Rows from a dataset
▼
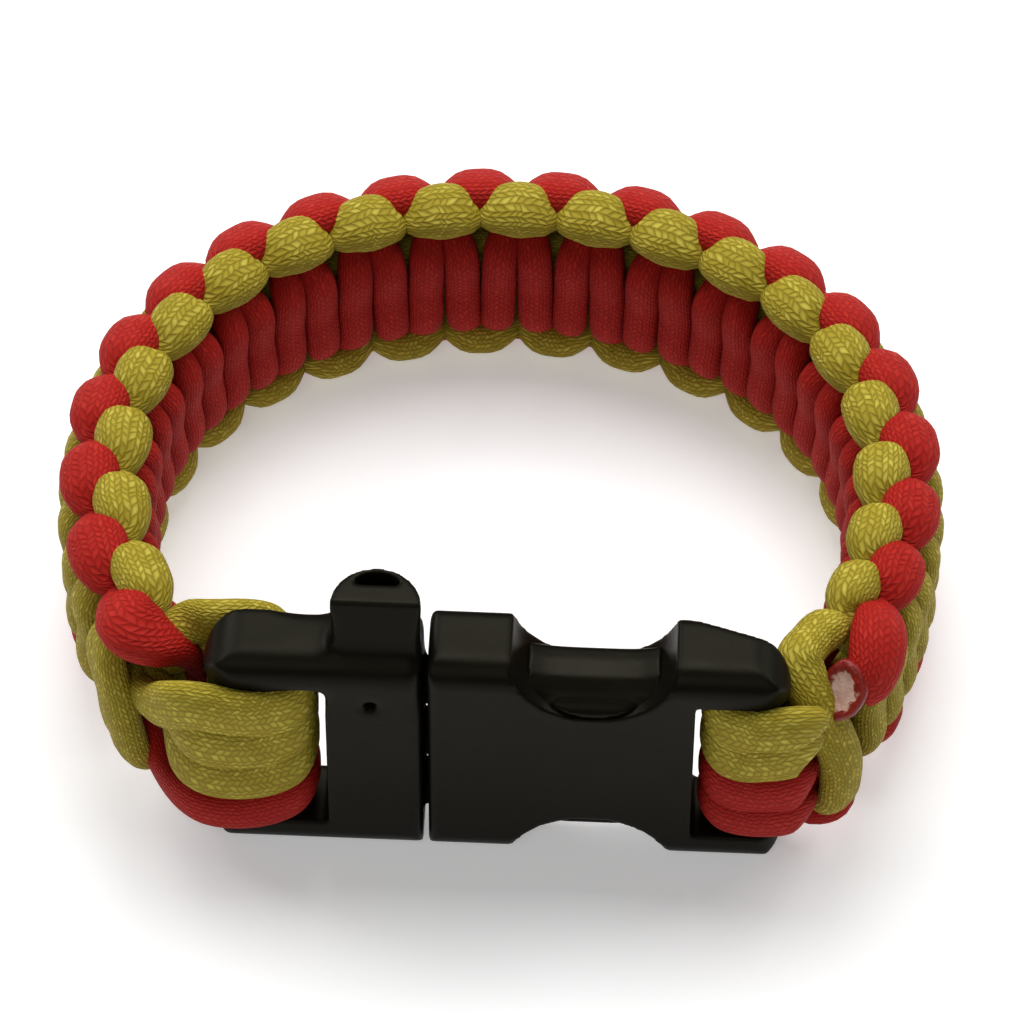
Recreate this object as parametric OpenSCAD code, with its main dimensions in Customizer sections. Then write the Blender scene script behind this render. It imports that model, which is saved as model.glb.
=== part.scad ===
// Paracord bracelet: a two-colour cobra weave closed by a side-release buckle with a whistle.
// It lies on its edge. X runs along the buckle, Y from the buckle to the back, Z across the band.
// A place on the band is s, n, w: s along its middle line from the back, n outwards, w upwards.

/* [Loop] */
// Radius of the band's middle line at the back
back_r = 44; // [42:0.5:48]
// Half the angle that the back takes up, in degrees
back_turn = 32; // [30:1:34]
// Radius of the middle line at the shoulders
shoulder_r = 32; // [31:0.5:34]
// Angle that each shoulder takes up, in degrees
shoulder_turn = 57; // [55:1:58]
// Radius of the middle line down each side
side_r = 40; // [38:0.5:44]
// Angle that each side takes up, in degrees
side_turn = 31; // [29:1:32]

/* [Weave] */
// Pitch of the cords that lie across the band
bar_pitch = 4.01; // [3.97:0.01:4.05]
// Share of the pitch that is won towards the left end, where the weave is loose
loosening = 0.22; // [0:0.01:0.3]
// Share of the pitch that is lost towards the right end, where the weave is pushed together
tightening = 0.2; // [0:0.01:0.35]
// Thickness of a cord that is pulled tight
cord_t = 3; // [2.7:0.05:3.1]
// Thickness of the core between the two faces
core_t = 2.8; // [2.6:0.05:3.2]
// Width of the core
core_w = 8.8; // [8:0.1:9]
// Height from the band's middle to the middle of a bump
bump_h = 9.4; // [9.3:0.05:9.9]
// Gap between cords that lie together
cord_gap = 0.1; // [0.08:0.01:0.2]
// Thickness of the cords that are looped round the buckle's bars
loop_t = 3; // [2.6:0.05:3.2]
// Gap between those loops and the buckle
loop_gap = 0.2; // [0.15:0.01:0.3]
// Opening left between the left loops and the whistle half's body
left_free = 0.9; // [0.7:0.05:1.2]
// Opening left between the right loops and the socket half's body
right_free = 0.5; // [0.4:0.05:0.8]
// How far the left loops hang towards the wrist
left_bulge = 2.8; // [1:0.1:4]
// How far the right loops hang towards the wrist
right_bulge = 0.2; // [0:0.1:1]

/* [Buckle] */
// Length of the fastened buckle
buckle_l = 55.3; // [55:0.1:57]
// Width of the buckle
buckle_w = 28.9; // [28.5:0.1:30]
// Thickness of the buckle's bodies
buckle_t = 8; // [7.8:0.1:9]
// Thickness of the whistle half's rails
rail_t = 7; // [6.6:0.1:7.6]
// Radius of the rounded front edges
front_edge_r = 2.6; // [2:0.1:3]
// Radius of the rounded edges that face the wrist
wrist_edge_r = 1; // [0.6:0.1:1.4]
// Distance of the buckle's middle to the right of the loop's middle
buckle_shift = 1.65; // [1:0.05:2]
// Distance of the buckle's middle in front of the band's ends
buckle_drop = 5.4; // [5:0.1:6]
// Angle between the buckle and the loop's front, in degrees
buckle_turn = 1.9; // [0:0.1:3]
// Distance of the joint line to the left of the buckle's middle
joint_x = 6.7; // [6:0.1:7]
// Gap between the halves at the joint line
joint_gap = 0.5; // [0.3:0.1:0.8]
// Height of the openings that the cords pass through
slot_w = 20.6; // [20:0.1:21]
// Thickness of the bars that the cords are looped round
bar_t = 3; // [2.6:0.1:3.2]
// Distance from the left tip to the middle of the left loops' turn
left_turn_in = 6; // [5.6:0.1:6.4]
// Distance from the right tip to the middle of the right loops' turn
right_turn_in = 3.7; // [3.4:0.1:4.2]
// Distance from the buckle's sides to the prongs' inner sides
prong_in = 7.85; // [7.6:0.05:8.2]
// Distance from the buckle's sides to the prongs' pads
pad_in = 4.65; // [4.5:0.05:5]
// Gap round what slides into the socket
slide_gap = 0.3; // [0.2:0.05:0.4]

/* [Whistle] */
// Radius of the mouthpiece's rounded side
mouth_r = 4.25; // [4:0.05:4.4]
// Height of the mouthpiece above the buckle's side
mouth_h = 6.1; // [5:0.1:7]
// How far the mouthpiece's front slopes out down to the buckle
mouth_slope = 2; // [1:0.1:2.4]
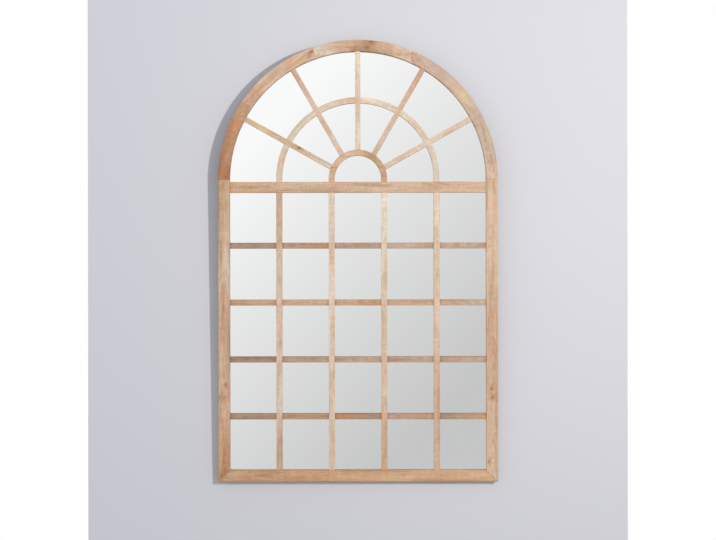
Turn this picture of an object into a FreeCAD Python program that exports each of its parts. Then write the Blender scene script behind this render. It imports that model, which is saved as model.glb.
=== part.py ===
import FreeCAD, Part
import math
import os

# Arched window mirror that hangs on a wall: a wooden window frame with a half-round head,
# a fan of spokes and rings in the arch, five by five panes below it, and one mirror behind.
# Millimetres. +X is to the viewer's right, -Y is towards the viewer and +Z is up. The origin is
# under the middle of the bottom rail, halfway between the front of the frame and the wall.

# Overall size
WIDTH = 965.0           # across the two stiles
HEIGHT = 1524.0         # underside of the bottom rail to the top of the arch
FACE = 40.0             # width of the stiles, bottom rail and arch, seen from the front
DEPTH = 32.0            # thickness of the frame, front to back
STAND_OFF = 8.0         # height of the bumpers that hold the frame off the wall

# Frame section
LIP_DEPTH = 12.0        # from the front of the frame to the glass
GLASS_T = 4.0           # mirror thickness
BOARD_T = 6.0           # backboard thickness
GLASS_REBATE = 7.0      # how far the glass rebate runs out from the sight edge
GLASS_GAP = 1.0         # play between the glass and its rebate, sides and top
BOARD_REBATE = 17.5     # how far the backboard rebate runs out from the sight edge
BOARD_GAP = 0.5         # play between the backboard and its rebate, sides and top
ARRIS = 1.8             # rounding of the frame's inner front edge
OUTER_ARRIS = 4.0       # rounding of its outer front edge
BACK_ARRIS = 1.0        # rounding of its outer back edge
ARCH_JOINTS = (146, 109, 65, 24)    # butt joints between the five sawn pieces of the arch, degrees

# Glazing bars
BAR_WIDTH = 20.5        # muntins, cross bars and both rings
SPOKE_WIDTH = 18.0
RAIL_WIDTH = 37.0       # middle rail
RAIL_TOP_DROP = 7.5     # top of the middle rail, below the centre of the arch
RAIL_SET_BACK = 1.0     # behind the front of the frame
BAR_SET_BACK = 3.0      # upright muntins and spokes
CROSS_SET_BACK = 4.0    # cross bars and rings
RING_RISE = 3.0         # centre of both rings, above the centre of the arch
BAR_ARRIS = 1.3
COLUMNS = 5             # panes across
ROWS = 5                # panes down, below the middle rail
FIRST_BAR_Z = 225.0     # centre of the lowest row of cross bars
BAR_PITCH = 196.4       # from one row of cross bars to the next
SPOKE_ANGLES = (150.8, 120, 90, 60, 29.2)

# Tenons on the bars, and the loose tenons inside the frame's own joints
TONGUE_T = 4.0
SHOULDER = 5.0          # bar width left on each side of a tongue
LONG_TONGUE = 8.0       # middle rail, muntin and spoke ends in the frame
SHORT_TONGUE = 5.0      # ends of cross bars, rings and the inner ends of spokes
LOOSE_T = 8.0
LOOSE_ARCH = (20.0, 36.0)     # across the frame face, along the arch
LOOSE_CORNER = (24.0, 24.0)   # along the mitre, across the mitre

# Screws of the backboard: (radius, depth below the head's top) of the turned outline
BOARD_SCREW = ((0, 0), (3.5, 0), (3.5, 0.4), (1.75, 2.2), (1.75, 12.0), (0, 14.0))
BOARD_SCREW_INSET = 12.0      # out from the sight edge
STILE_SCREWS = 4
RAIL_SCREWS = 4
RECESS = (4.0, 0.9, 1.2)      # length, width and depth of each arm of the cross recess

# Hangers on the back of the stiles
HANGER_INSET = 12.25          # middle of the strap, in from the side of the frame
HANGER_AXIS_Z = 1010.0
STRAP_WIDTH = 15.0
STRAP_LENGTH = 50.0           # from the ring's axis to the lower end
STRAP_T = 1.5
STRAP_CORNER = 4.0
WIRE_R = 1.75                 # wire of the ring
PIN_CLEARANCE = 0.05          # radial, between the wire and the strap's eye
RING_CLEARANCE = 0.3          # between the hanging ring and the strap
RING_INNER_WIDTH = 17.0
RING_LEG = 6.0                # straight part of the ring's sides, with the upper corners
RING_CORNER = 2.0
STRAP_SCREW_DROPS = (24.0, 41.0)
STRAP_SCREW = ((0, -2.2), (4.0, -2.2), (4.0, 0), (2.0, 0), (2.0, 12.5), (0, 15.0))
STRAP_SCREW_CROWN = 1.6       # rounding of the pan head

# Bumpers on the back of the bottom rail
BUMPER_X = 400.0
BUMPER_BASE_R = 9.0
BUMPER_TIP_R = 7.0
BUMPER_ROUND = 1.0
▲
* REQUEST: From the data above, show each line that contains "FreeCAD".

* WRITTEN RESPONSE:
Turn this picture of an object into a FreeCAD Python program that exports each of its parts. Then write the Blender scene script behind this render. It imports that model, which is saved as model.glb.
import FreeCAD, Part